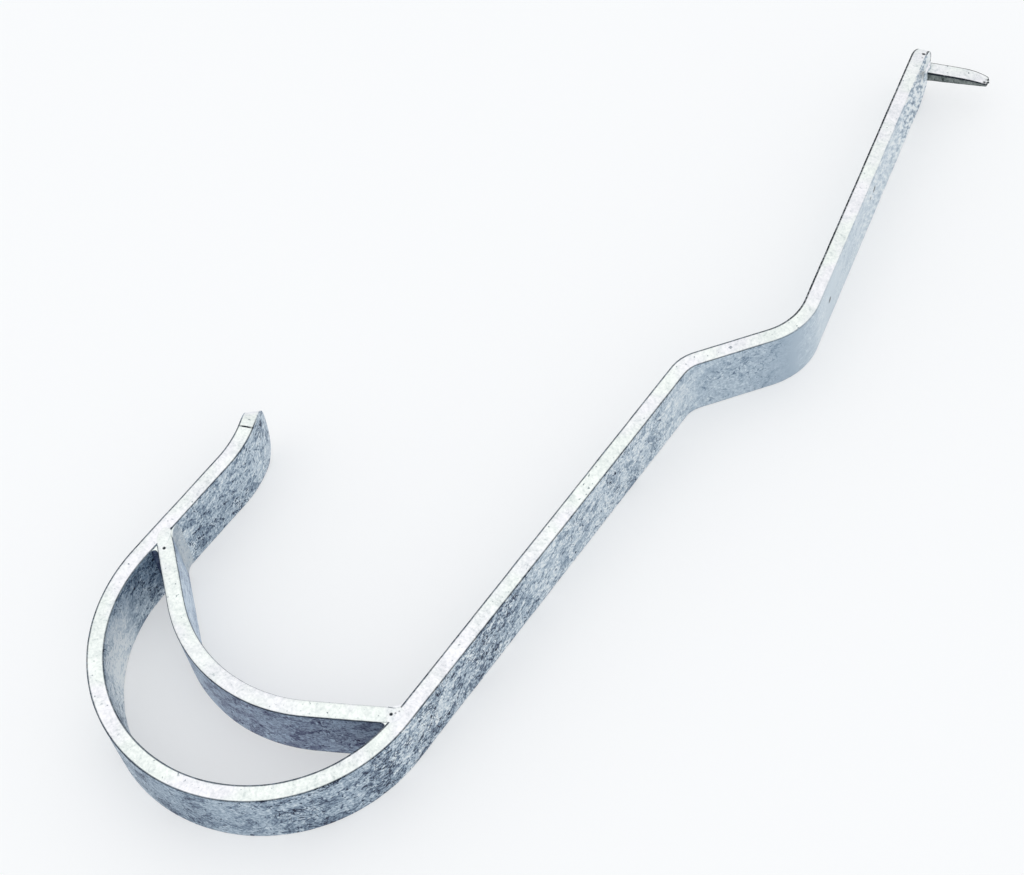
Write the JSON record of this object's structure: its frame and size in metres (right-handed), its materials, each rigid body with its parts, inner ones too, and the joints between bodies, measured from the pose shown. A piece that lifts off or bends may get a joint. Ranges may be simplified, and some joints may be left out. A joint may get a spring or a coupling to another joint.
{
  "type": "snow-guard log hook",
  "caption": "Flat-bar roof hook with a curved seat welded across its open J to hold a round log, a stepped shank and a tang with a spike.",
  "frame": {"origin": "where the axis of the seated log meets the plane that the hook's lower edges lie in", "axes": "+Z along the log's axis and the width of the bars, so the hook lies on its edge; +Y along the straight shank, from the hook to the tang; +X from the open side of the hook towards the roof side of the shank, the way the spike points"},
  "size_m": [0.2049, 0.5549, 0.035],
  "materials": {
    "galvanised_bar": "hot-dip galvanised, dull and mottled",
    "galvanised_weld": "weld bead under the same zinc coat"
  },
  "bodies": {
    "root": {"main_bar": "galvanised_bar", "seat_strap": "galvanised_bar", "spike": "galvanised_bar", "arm_weld": "galvanised_weld", "shank_weld": "galvanised_weld", "spike_weld": "galvanised_weld"}
  },
  "joints": []
}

#####

Quote the data in full, keeping each word unchanged.

### Solved exercise
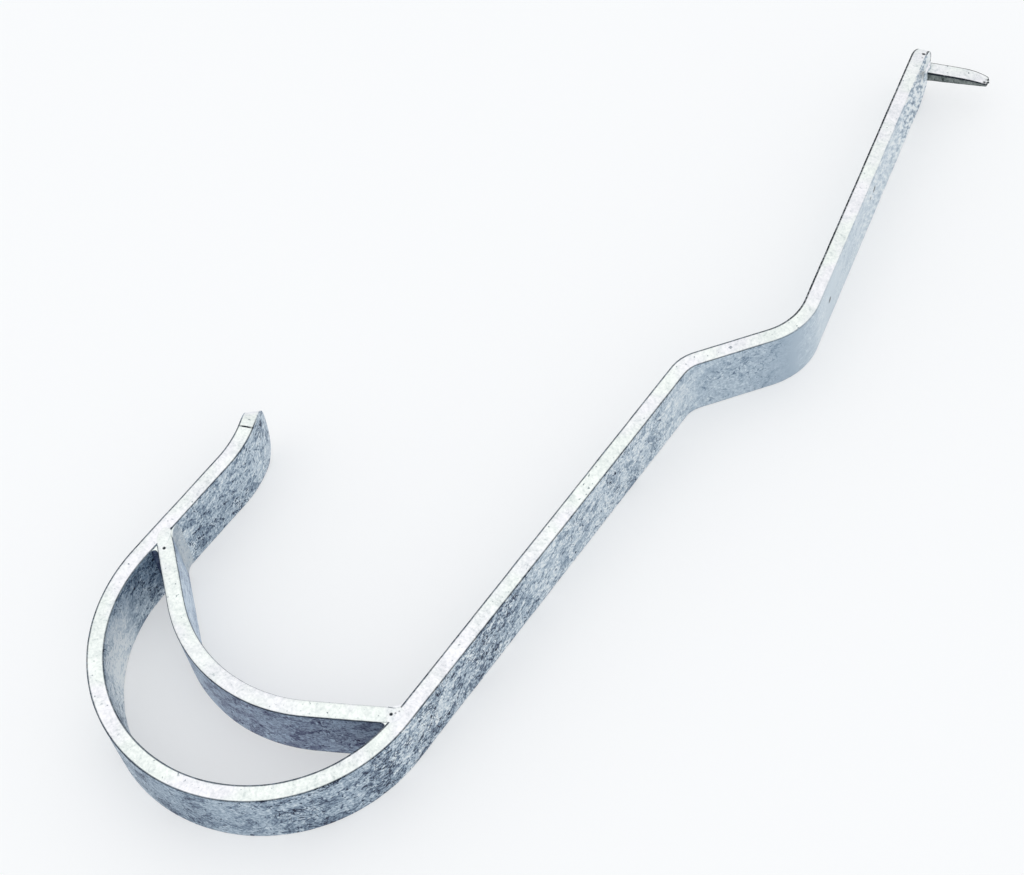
Write the JSON record of this object's structure: its frame and size in metres (right-handed), its materials, each rigid body with its parts, inner ones too, and the joints between bodies, measured from the pose shown. A piece that lifts off or bends may get a joint. Ranges may be simplified, and some joints may be left out. A joint may get a spring or a coupling to another joint.
{
  "type": "snow-guard log hook",
  "caption": "Flat-bar roof hook with a curved seat welded across its open J to hold a round log, a stepped shank and a tang with a spike.",
  "frame": {"origin": "where the axis of the seated log meets the plane that the hook's lower edges lie in", "axes": "+Z along the log's axis and the width of the bars, so the hook lies on its edge; +Y along the straight shank, from the hook to the tang; +X from the open side of the hook towards the roof side of the shank, the way the spike points"},
  "size_m": [0.2049, 0.5549, 0.035],
  "materials": {
    "galvanised_bar": "hot-dip galvanised, dull and mottled",
    "galvanised_weld": "weld bead under the same zinc coat"
  },
  "bodies": {
    "root": {"main_bar": "galvanised_bar", "seat_strap": "galvanised_bar", "spike": "galvanised_bar", "arm_weld": "galvanised_weld", "shank_weld": "galvanised_weld", "spike_weld": "galvanised_weld"}
  },
  "joints": []
}